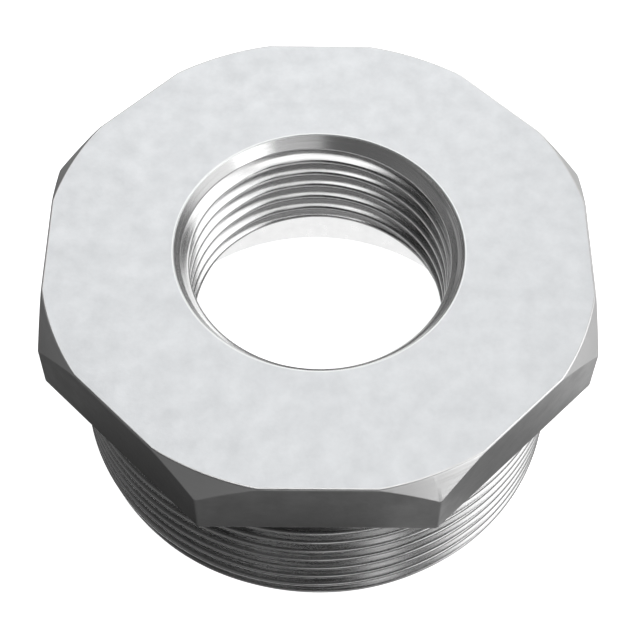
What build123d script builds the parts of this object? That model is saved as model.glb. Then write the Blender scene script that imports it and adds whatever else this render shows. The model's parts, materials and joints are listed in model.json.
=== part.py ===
from build123d import *

import os
from math import cos, radians, tan

# Reducing pipe bushing in cast stainless steel: an octagonal head over a threaded
# spigot, with a smaller thread through the head and a cored recess under it.
# Millimetres, +Z up. The origin is the centre of the spigot's end face, on which
# the bushing stands. The thread turns themselves are not cut here: the spigot is
# as wide as the crests of the outer thread, and the bore is as narrow as the
# crests of the inner one.

# Head
across_flats = 63.0          # spanner size, over two opposite flats
flat_count = 8
head_height = 9.0
corner_radius = 0.6          # upright edges between the flats, as cast
bevel_slope = 52.0           # turned bevel on the top corners, degrees below the top
bevel_overlap = 0.5          # the bevel starts this far outside the middle of a flat

# Both threads: 11 turns to the inch, Whitworth form
thread_pitch = 25.4 / 11
thread_depth = 0.640327 * thread_pitch

# Spigot with the outer thread
spigot_length = 23.0         # end face to the underside of the head
outer_thread_diameter = 59.614
relief_width = 3.5           # plain groove where the threading tool ran out
relief_below_root = 0.2
relief_corner_radius = 0.5
lead_in_below_root = 0.1     # 45 degree lead-in at the end of the spigot

# Bore with the inner thread
inner_thread_diameter = 33.249
hub_length = 16.0            # top face to the roof of the recess
mouth_margin = 0.25          # the mouth is this much wider than the thread, a side
mouth_slope = 54.5           # degrees below the top
exit_below_root = 0.1        # 45 degree bevel where the bore opens into the recess

# Cored recess under the bore
recess_wall = 3.8            # from the roots of the outer thread to the recess
recess_draft = 2.0           # degrees, narrower towards the roof
roof_radius = 2.5            # round between the recess wall and its roof
roof_share = 0.8             # the most of the roof's width that the round takes up
recess_edge_bevel = 0.6      # 45 degree bevel at the end face

# Sizes that follow
overall_height = spigot_length + head_height
apothem = across_flats / 2
corner_reach = apothem / cos(radians(180 / flat_count))
crest_radius = outer_thread_diameter / 2
root_radius = crest_radius - thread_depth
relief_radius = root_radius - relief_below_root
lead_in = crest_radius - root_radius + lead_in_below_root
bore_radius = inner_thread_diameter / 2 - thread_depth
mouth_radius = inner_thread_diameter / 2 + mouth_margin
mouth_depth = (mouth_radius - bore_radius) * tan(radians(mouth_slope))
exit_bevel = thread_depth + exit_below_root
roof_height = overall_height - hub_length
recess_mouth_radius = root_radius - recess_wall
recess_roof_radius = recess_mouth_radius - roof_height * tan(radians(recess_draft))
roof_width = recess_roof_radius - bore_radius - exit_bevel
roof_round = min(roof_radius, roof_share * roof_width)
run_out = 1.0                # cutters run past the faces they open


def revolved(points, rounds=()):
    """Turn an outline of (radius, height) points about the Z axis.

    rounds holds (point, radius) pairs for the corners of the outline that are rounded.
    """
    outline = make_face(Polyline(*points, close=True))
    for point, radius in rounds:
        corner = outline.vertices().sort_by_distance(point)[0]
        outline = fillet(corner, radius)
    return revolve(Plane.XZ * outline, Axis.Z)


def octagonal_head():
    """Prism with rounded corners, its top corners turned away by one cone."""
    octagon = RegularPolygon(apothem, flat_count, major_radius=False, rotation=180 / flat_count)
    octagon = fillet(octagon.vertices(), corner_radius)
    prism = Pos(0, 0, spigot_length) * extrude(octagon, head_height)

    bevel_start = apothem + bevel_overlap
    outside = corner_reach + run_out
    bevel_drop = (outside - bevel_start) * tan(radians(bevel_slope))
    turned_limit = revolved([
        (0, spigot_length),
        (outside, spigot_length),
        (outside, overall_height - bevel_drop),
        (bevel_start, overall_height),
        (0, overall_height),
    ])
    return prism & turned_limit


def threaded_spigot():
    """Round spigot with its lead-in and the relief groove under the head."""
    groove_floor = (relief_radius, spigot_length - relief_width)
    return revolved(
        [
            (0, 0),
            (crest_radius - lead_in, 0),
            (crest_radius, lead_in),
            (crest_radius, groove_floor[1] - (crest_radius - relief_radius)),
            groove_floor,
            (relief_radius, spigot_length),
            (0, spigot_length),
        ],
        rounds=[(groove_floor, relief_corner_radius)],
    )


def passage():
    """Everything that the flow passes through: mouth, bore and cored recess."""
    mouth_run_out = mouth_radius + run_out / tan(radians(mouth_slope))
    roof_corner = (recess_roof_radius, roof_height)
    edge_reach = recess_mouth_radius + recess_edge_bevel
    wall_lean = tan(radians(recess_draft))
    edge_top = (recess_mouth_radius - recess_edge_bevel * wall_lean, recess_edge_bevel)
    return revolved(
        [
            (0, -run_out),
            (edge_reach + run_out, -run_out),
            (edge_reach, 0),
            edge_top,
            roof_corner,
            (bore_radius + exit_bevel, roof_height),
            (bore_radius, roof_height + exit_bevel),
            (bore_radius, overall_height - mouth_depth),
            (mouth_radius, overall_height),
            (mouth_run_out, overall_height + run_out),
            (0, overall_height + run_out),
        ],
        rounds=[(roof_corner, roof_round)],
    )


bushing_body = octagonal_head() + threaded_spigot() - passage()

os.makedirs("parts", exist_ok=True)
export_step(bushing_body, "parts/bushing_body.step")
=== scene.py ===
"""Octagon-head reducing bushing in cast stainless steel, standing in a pale studio."""

import json
import logging
import math
from collections.abc import Iterable, Sequence
from dataclasses import dataclass, field
from enum import Enum

import bmesh
import bpy
from mathutils import Matrix, Vector


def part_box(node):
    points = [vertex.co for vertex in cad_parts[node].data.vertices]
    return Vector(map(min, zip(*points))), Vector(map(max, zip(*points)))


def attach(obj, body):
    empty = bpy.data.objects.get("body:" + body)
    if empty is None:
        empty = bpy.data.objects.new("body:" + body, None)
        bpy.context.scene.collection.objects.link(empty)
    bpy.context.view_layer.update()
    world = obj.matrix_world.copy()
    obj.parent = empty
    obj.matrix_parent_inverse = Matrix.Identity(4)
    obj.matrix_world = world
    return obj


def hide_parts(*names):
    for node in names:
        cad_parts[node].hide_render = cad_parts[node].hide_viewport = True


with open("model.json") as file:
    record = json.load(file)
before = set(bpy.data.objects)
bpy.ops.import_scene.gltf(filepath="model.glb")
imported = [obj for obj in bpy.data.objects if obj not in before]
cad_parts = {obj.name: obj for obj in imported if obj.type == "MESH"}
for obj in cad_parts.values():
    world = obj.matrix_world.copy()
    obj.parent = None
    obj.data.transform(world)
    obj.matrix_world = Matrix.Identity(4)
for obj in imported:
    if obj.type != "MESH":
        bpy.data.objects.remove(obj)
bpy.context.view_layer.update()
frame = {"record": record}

LOG = logging.getLogger("bushing")

BODY = "root"
NODE = "bushing_body"

METRES_PER_MM = 0.001
PITCH = 25.4 / 11  # mm, both threads have 11 turns to the inch
THREAD_DEPTH = 0.640327 * PITCH  # mm, of a full Whitworth form
SHARP_DEPTH = 1.5  # of the V that the thread is rounded from, as a share of the thread's depth
ROUNDED_OFF = 1 / 6  # of the V, at its crest and again at its root
DIAGONAL = 1.0  # mm of radius for each mm of height on a 45 degree cone
WELD = 0.0015  # mm, vertices nearer than this are one
COLUMNS = 240  # facets round a turned surface
CREASE = 25.0  # degrees, two finishes meet in a sharp edge where it bends more than this
RING_WIDTH = 1.0  # mm, every flat ring is wider than this
SEAM = 0.001  # radians, where a flat ring is started, short of the vertices on the X axis
TURNED = "turned"  # attribute of the faces that a lathe cut
MATH = "ShaderNodeMath"
NOISE_RANGE = {"From Min": 0.3, "From Max": 0.7}  # nearly all of a noise lies between these

Outline = list[tuple[float, float]]


def linear_colour(hex_code: str) -> tuple[float, float, float, float]:
    """Turn an sRGB hex code into the linear colour that a shader takes.

    Args:
        hex_code: six hex digits, such as "b8bab9".

    Returns:
        Red, green, blue and an alpha of 1.
    """
    shares = [int(hex_code[i : i + 2], 16) / 255 for i in (0, 2, 4)]
    linear = [s / 12.92 if s <= 0.04045 else ((s + 0.055) / 1.055) ** 2.4 for s in shares]
    return (*linear, 1.0)


def cycles_per_metre(size_mm: float) -> float:
    """Give the scale of a pattern whose features are size_mm across, on coordinates in metres."""
    return 1 / (size_mm * METRES_PER_MM)


def set_inputs(node: bpy.types.Node, inputs: dict[int | str, object]) -> None:
    """Give inputs of a node their values and links.

    Args:
        node: the node.
        inputs: for each input, by index or name, its value, the output socket that feeds it, or
            the node whose first output feeds it.
    """
    for key, value in inputs.items():
        if isinstance(value, bpy.types.Node):
            value = value.outputs[0]
        if isinstance(value, bpy.types.NodeSocket):
            node.id_data.links.new(value, node.inputs[key])
        else:
            node.inputs[key].default_value = value


def add_node(
    tree: bpy.types.NodeTree,
    kind: str,
    inputs: dict[int | str, object] | None = None,
    **settings: object,
) -> bpy.types.Node:
    """Add a node to a tree, with its settings, values and links.

    Args:
        tree: shader or geometry tree that gets the node.
        kind: the node's type.
        inputs: what set_inputs takes.
        settings: the node's own properties.

    Returns:
        The new node.
    """
    node = tree.nodes.new(kind)
    for name, value in settings.items():
        setattr(node, name, value)
    set_inputs(node, inputs or {})
    return node


class Finish(Enum):
    """The surfaces that the bushing shows, by how each was made."""

    BLASTED_FACE = "blasted_cast_face"
    CAST_FLAT = "cast_flat"
    TURNED_BEVEL = "turned_bevel"
    CUT_THREAD = "cut_thread"
    BORED_THREAD = "bored_thread"
    MOUTH_CHAMFER = "mouth_chamfer"
    FACED_END = "faced_end"
    CORED_RECESS = "cored_recess"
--
# Challenge
Within the listing above, give again exactly every line from the line with "bushing_body = octagonal_head()" through the line with "points = [vertex.co", both included, and no other line.

# The completed task
bushing_body = octagonal_head() + threaded_spigot() - passage()

os.makedirs("parts", exist_ok=True)
export_step(bushing_body, "parts/bushing_body.step")
=== scene.py ===
"""Octagon-head reducing bushing in cast stainless steel, standing in a pale studio."""

import json
import logging
import math
from collections.abc import Iterable, Sequence
from dataclasses import dataclass, field
from enum import Enum

import bmesh
import bpy
from mathutils import Matrix, Vector


def part_box(node):
    points = [vertex.co for vertex in cad_parts[node].data.vertices]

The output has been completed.